I realize that’s a bit cliché but the big problem with this script is that it wanders. It NEEDS FOCUS. An announced tournament early on does that. That’s why the underrated Warrior worked. That’s why Rocky worked. It’s why The Karate Kid worked. I mean you can take a chance and focus on a more understated “street” like finale. But Sylvester Stallone found out what happens when you do that when he made Rocky 5. It didn’t work out.
Anyway, I’ve been pretty harsh here. But I’m sure Richard has endured much worse on the mat. Improvement is the name of the game in screenwriting. Learn from your mistakes, figure out how to get better, then use what you’ve learned in the next script. Good luck! :)
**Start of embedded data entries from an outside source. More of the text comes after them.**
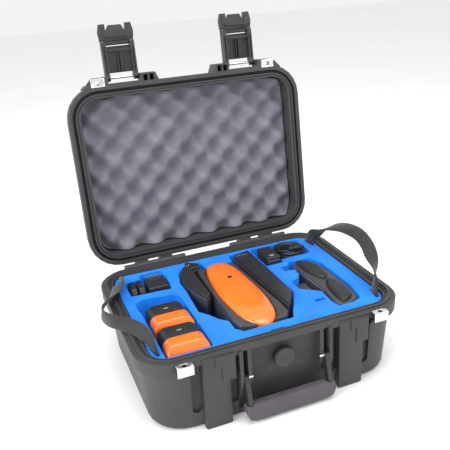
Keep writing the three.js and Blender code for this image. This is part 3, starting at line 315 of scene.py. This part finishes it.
def mottled(name, dark, light, patch, grain, depth, rough, spread=0.06, contrast=1.0, **shader):
    """A finish whose tone drifts between two colours over patches, with a fine grain. Sizes in millimetres."""
    material = bpy.data.materials.new(name)
    material.use_nodes = True
    tree = material.node_tree
    surface = tree.nodes["Principled BSDF"]
    place = add(tree, "ShaderNodeTexCoord").outputs["Object"]
    drift = add(tree, "ShaderNodeTexNoise", {"Vector": place, "Scale": 1 / (patch * MM), "Detail": 4.0})
    fine = add(tree, "ShaderNodeTexNoise", {"Vector": place, "Scale": 1 / (grain * MM), "Detail": 3.0})
    tone = add(tree, "ShaderNodeMapRange", {
        "Value": drift.outputs["Fac"], "From Min": 0.5 - 0.25 / contrast, "From Max": 0.5 + 0.25 / contrast})
    colour = add(tree, "ShaderNodeMix", {
        MIX_FACTOR: tone.outputs["Result"], MIX_A: linear(dark), MIX_B: linear(light)}, data_type="RGBA")
    gloss = add(tree, "ShaderNodeMapRange", {
        "Value": fine.outputs["Fac"], "From Min": 0.3, "From Max": 0.7,
        "To Min": rough - spread, "To Max": rough + spread})
    bump = add(tree, "ShaderNodeBump", {
        "Height": fine.outputs["Fac"], "Distance": depth * MM, "Strength": 1.0})
    tree.links.new(colour.outputs[MIX_OUT], surface.inputs["Base Color"])
    tree.links.new(gloss.outputs["Result"], surface.inputs["Roughness"])
    tree.links.new(bump.outputs["Normal"], surface.inputs["Normal"])
    for socket, value in shader.items():
        surface.inputs[socket.replace("_", " ")].default_value = value
    return material


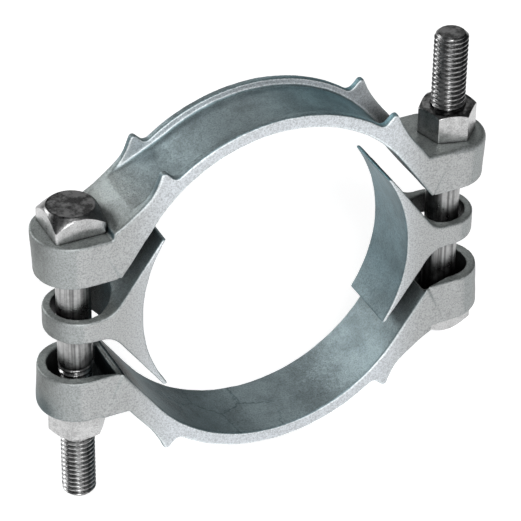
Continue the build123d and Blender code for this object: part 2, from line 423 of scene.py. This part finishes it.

Script link: Way To The Cage
[ ] Wait for the rewrite
[x] wasn’t for me
[ ] worth the read
[ ] impressive
[ ] genius
What I learned: “Way To The Cage” is a good example of what happens if you don’t give your main character a flaw. Like we discussed yesterday, no flaw typically means no depth, and I definitely felt that here. Josh was a pretty straightforward uncomplicated character (he just wanted to be a fighter) so he was kind of boring. Looking back at the flaws I highlighted yesterday, we could have added any number of those to Josh to give him some meat. Maybe fighting was more important to him than friends and family (Flaw #1). Maybe he’s too reckless, using his fighting for the wrong reasons, which keeps getting him in trouble (Flaw #8). Or maybe he can’t move on from his mother’s death (#11). A solid character flaw here would’ve added a lot to the hero and a lot to the story.